Date of Award

2018

Document Type

Open Access Dissertation

Department

English Language and Literatures

Sub-Department

College of Arts and Sciences

First Advisor

John Muckelbauer

Abstract

Rhetoric and Plants asks what happens when we add plants to the various discussions currently developing within rhetorical theory. By taking up current botanical research and some of the rhetorical debates surrounding that research, I posit that plants are creatures and that the botanic engagement with the world has much to teach us about persuasion, communication, and encountering alterity. Specifically, I argue that the sessility of plants makes visible a tendency in our language to privilege the language of going elsewhere, which I term ambulocentrism.

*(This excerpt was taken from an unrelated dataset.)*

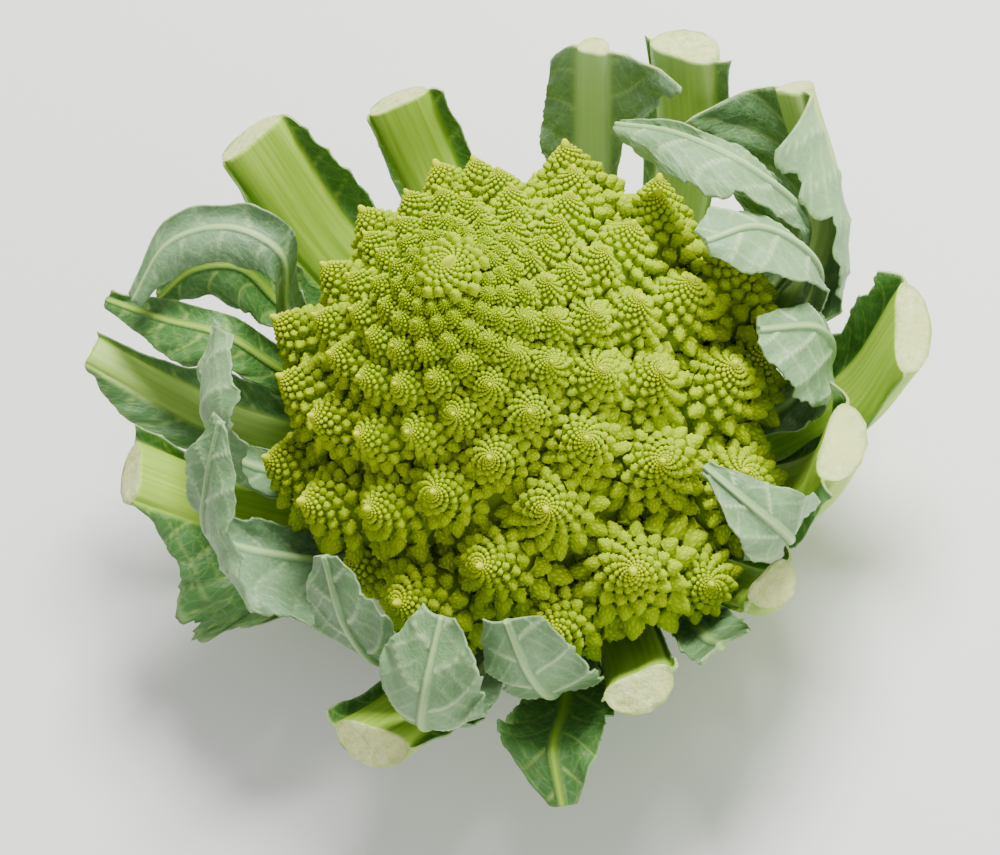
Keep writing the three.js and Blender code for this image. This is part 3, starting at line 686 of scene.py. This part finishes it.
WRAPPER_LEAVES = [
    Plan([[6, 17, 29], [4, 62, 29], [359, 92, 64], [2, 86, 98], [16, 76, 105], [31, 70, 102]],
         [[9, 62, 31], [6, 90, 66], [11, 86, 99], [20, 77, 107], [31, 71, 103]],
         [[359, 62, 31], [355, 90, 70], [354, 82, 101], [3, 68, 106], [27, 68, 101]], pale=0.9),
    Plan([[332, 17, 29], [333, 62, 29], [335, 88, 58], [334, 88, 78], [330, 75, 90]],
         [[338, 62, 31], [341, 87, 60], [339, 86, 78], [333, 75, 91]],
         [[328, 62, 31], [322, 88, 60], [320, 84, 80], [327, 75, 90]], pale=0.8),
    Plan([[298, 17, 29], [298, 62, 29], [297, 88, 62], [295, 102, 79], [294, 95, 93], [295, 78, 97]],
         [[303, 62, 31], [304, 90, 60], [303, 103, 80], [299, 94, 93], [296, 79, 98]],
         [[293, 62, 30], [291, 90, 62], [288, 99, 85], [289, 94, 94], [294, 79, 97]], pale=0.9),
    Plan([[247, 17, 29], [247, 62, 28], [248, 92, 56], [247, 93, 76], [246, 85, 90]],
         [[253, 62, 30], [258, 94, 60], [257, 95, 78], [253, 87, 91]],
         [[241, 62, 30], [240, 88, 54], [239, 89, 74], [241, 83, 89]], pale=0.9),
    Plan([[232, 17, 23], [232, 56, 28], [230, 91, 51], [229, 105, 65], [231, 102, 80], [234, 84, 93]],
         [[237, 56, 30], [237, 90, 50], [239, 101, 68], [241, 99, 83], [237, 85, 94]],
         [[227, 56, 30], [224, 90, 50], [222, 98, 68], [223, 94, 86], [230, 81, 94]], pale=0.9),
    Plan([[213, 17, 29], [213, 62, 29], [215, 87, 57], [212, 87, 78], [206, 77, 94]],
         [[218, 62, 31], [222, 87, 58], [220, 82, 86], [209, 76, 96]],
         [[208, 62, 31], [206, 87, 58], [203, 88, 76], [203, 79, 92]], pale=0.9),
    Plan([[181, 17, 29], [181, 62, 29], [180, 84, 52], [176, 96, 68], [173, 89, 86], [166, 79, 97]],
         [[188, 62, 30], [200, 88, 56], [190, 97, 66], [180, 84, 86], [169, 78, 98]],
         [[175, 62, 30], [174, 82, 60], [171, 97, 72], [168, 94, 88], [163, 81, 97]], pale=0.9),
    Plan([[156, 17, 29], [156, 56, 31], [158, 86, 54], [153, 89, 76], [140, 85, 86]],
         [[162, 56, 33], [168, 80, 58], [162, 76, 88], [143, 78, 90]],
         [[151, 56, 33], [154, 88, 58], [148, 92, 76], [138, 88, 84]], pale=0.8),
    Plan([[120, 17, 23], [122, 56, 28], [124, 84, 56], [124, 94, 73], [128, 104, 77], [133, 113, 72]],
         [[125, 60, 31], [130, 82, 58], [131, 88, 67], [130, 98, 70], [133, 111, 70]],
         [[117, 56, 30], [116, 84, 58], [119, 90, 77], [124, 104, 81], [132, 114, 74]]),
    Plan([[349, 17, 24], [347, 60, 31], [347, 88, 63], [347, 90, 84], [349, 80, 101], [346, 66, 109]],
         [[349, 60, 33], [351, 88, 64], [352, 86, 88], [356, 72, 105], [349, 64, 111]],
         [[344, 60, 33], [343, 89, 63], [341, 91, 82], [338, 78, 101], [343, 66, 107]], (4, 2), pale=0.9),
    Plan([[130, 17, 29], [130, 60, 31], [128, 77, 62], [121, 78, 86], [122, 92, 92], [128, 107, 91],
          [137, 114, 84]],
         [[132, 60, 33], [131, 77, 63], [127, 76, 82], [127, 87, 87], [131, 102, 86], [137, 113, 83]],
         [[128, 60, 34], [122, 76, 68], [115, 78, 88], [118, 94, 95], [125, 110, 94], [136, 116, 85]],
         (4, 2), pale=0.8),
    Plan([[141, 17, 22], [137, 62, 30], [138, 78, 58], [138, 88, 74], [137, 107, 75], [135, 128, 73]],
         [[139, 62, 32], [144, 78, 60], [144, 88, 72], [144, 100, 72], [139, 116, 73], [136, 128, 72]],
         [[135, 62, 32], [134, 78, 62], [134, 88, 75], [134, 110, 77], [134.5, 127, 75]], (4, 2)),
]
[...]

Further, the fact that plants engage in behaviors that we have previously thought only conscious beings were capable of engaging in suggests that we must radically rethink the mind/body binary that persists in rhetoric and other discourses, and that the language of mechanism must be included in theory that takes up this distinction. This interrogation of the mind/body binary is continued through an investigation of pain as a bodily experience that only minded creatures are thought to have. Finally, I reflect back on the role that anthropomorphism has played in all of these arguments, in order to begin a theorization of anthropomorphism within posthumanist studies. Plants have only recently been taken up in the humanities as a site of inquiry, and this project closes by pointing toward several other avenues of thought to which botanicity can make a significant contribution.